The first thing that should strike you is: this is just a routing issue. We just need to ensure that the router can reach the host and that the host can also reach the router. The 1st bit is quite easy and well-known as we can just use the “ip route” command on the router. However, what about the second part?
Let me explain the challenge we are faced with: I’m connected to the host through my wireless adapter which provides Internet connection for me. This means that I cannot edit the default gateway (which is currently set as my wireless AP) to point to My_Router1; else, I’d lose my Internet connection. If I cannot edit that default gateway, what then can I do?
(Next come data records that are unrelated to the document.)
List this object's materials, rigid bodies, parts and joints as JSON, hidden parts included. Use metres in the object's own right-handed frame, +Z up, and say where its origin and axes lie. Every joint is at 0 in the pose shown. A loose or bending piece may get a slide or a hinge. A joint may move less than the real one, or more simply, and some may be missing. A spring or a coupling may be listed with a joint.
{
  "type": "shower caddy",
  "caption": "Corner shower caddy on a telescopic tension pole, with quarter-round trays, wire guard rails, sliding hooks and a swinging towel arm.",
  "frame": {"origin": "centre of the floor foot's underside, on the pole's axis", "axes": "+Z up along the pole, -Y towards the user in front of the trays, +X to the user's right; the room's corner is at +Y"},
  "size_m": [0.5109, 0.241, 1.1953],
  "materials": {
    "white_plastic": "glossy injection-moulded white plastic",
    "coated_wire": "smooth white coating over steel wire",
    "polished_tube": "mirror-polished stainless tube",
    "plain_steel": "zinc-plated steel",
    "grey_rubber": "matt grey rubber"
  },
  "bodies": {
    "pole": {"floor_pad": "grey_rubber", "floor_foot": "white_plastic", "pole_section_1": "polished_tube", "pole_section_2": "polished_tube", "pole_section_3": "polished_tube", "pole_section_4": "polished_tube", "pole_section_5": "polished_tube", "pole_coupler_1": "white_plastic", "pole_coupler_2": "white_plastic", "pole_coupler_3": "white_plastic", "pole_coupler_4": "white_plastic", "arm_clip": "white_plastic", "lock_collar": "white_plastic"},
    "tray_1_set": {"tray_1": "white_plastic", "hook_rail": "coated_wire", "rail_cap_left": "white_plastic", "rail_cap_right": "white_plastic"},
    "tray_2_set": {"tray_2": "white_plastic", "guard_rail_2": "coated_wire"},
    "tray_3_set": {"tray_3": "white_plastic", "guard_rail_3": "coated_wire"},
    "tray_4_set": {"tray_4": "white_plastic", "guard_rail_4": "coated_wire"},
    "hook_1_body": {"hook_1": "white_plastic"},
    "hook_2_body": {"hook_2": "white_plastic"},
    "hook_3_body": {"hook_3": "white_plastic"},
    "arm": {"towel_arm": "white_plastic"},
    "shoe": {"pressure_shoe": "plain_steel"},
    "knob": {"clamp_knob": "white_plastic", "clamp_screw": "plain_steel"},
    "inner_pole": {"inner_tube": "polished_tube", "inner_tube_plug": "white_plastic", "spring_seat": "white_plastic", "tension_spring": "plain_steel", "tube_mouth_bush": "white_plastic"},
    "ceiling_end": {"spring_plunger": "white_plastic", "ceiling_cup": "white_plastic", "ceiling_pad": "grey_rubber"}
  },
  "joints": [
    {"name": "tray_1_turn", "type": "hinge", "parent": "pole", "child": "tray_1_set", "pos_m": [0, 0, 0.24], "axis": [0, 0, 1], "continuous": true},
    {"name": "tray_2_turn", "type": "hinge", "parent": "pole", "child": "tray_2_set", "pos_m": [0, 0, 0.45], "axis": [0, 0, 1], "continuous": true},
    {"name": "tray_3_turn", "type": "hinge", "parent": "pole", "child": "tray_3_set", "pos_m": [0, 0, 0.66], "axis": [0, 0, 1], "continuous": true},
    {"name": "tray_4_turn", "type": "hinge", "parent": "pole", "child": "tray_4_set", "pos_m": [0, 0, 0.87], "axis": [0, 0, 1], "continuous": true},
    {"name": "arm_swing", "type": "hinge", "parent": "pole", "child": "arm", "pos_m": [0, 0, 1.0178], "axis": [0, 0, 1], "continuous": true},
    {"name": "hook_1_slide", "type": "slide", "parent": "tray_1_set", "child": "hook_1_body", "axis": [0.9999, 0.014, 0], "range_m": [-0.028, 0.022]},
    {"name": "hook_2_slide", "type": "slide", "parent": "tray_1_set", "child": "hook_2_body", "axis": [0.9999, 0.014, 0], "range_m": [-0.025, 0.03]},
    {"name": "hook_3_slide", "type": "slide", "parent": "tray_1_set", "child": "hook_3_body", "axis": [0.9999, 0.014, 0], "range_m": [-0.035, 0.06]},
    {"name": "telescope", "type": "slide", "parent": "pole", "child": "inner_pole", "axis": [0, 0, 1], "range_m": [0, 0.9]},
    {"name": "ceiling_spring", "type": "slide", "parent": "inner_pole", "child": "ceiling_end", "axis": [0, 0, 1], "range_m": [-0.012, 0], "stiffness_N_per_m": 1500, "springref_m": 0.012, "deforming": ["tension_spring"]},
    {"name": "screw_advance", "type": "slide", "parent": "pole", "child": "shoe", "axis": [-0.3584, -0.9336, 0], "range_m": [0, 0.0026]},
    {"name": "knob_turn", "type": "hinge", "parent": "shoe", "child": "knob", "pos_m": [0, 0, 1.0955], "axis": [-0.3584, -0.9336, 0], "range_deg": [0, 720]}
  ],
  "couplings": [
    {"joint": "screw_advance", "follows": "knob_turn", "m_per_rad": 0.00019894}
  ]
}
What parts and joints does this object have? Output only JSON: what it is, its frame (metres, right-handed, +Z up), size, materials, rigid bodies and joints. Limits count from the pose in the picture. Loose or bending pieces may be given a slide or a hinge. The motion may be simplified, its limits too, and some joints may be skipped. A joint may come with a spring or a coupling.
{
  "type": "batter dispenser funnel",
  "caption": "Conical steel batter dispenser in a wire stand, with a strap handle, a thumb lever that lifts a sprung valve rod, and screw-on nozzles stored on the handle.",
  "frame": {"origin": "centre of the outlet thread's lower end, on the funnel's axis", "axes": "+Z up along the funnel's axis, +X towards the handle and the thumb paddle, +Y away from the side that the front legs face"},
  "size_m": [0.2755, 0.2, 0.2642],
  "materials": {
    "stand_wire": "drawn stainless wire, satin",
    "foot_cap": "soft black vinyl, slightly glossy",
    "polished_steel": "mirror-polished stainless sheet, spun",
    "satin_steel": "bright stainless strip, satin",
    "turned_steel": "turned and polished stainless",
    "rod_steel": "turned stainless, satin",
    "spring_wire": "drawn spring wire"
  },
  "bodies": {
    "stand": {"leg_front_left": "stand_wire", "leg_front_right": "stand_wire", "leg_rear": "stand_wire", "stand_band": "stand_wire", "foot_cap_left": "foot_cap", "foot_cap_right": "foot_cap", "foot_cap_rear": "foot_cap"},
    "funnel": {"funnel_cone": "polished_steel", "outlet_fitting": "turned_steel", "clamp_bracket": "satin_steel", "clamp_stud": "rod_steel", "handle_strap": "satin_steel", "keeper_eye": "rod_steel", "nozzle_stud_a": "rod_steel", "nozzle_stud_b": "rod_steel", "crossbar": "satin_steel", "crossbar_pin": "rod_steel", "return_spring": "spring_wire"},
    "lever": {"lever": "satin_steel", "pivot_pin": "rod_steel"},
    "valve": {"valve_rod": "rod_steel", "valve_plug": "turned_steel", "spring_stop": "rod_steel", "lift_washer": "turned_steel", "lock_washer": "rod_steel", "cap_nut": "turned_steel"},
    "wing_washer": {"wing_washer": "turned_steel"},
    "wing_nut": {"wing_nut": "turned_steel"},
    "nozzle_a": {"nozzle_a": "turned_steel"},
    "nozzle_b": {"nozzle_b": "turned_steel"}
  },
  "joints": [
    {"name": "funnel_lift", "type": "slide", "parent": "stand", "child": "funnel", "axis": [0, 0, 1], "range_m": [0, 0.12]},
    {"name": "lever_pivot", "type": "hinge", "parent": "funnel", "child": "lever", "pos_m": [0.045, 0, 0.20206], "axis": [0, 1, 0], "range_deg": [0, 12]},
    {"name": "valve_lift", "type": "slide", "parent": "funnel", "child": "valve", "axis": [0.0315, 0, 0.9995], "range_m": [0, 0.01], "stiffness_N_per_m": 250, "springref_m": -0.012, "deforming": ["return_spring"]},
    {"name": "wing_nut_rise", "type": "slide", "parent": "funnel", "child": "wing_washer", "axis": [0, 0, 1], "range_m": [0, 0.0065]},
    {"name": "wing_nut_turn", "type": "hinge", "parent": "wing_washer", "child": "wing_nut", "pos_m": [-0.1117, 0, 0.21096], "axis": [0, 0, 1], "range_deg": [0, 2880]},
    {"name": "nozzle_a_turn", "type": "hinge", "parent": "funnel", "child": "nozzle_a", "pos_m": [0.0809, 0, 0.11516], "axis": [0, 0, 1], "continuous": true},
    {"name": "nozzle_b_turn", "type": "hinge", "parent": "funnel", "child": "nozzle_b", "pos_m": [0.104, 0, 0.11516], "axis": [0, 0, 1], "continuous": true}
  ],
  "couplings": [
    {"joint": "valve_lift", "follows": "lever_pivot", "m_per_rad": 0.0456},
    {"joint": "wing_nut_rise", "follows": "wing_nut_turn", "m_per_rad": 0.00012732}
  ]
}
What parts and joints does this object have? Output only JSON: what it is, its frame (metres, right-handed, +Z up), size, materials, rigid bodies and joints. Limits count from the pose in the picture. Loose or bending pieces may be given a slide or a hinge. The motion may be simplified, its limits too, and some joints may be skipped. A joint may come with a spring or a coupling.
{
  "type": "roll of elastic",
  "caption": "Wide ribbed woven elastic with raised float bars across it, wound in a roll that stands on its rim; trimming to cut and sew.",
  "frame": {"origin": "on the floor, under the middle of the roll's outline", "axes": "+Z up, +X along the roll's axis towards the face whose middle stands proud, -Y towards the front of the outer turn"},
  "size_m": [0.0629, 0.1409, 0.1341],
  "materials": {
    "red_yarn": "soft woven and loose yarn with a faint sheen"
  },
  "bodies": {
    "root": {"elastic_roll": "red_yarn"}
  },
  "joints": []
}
I told you it will get more exciting 🙂 Did you know a Windows system also has its own routing table? When I found out about this some years ago, I was really tripped. (I wonder if I am one the only one who didn’t know this at that time).
To view/edit this table, we use the “route” command.
At the end of this output, there are usage examples of the route command which are very helpful as shown below.
Let’s first take a look at the routing table. We can do this by using the “route print” command. Just a snippet:
Using the route command, we can edit the routing table of the Windows system which includes inserting a new route and specifying which interface to use. This is done using the “ADD” command option. Keep in mind that to add a route to the routing table, you must have administrative privileges and also run the Command Prompt as Administrator. When you run CMD as administrator, notice that the directory path changes to something like C:\windows\system32:
Our route statement will be something similar to: route add 192.168.200.20 mask 255.255.255.255 192.168.0.10 (I like being as specific as I can when adding routes to the system).
If your statement is correct and you have the correct privilege level, you will get an “OK!” message to let you know the route has been added. Cool!
Let’s not forget to configure our 2nd router to be able to route to the host machine’s LAN subnet.
Moment of truth: Let’s try to ping. Fingers crossed.
Yes! It worked.
In this article, we have seen how to connect our devices to a real network like our Wireless network connection or LAN. We have also looked at a way to edit the routing table of a Windows operating system.
As you can see, the opportunities are endless. If you have a larger network, you can configure a routing protocol and just advertise the host subnet into that routing protocol. This is very helpful when you have an AAA server configured on your host machine for example, or for using the CCP tool as we will begin considering in an upcoming series.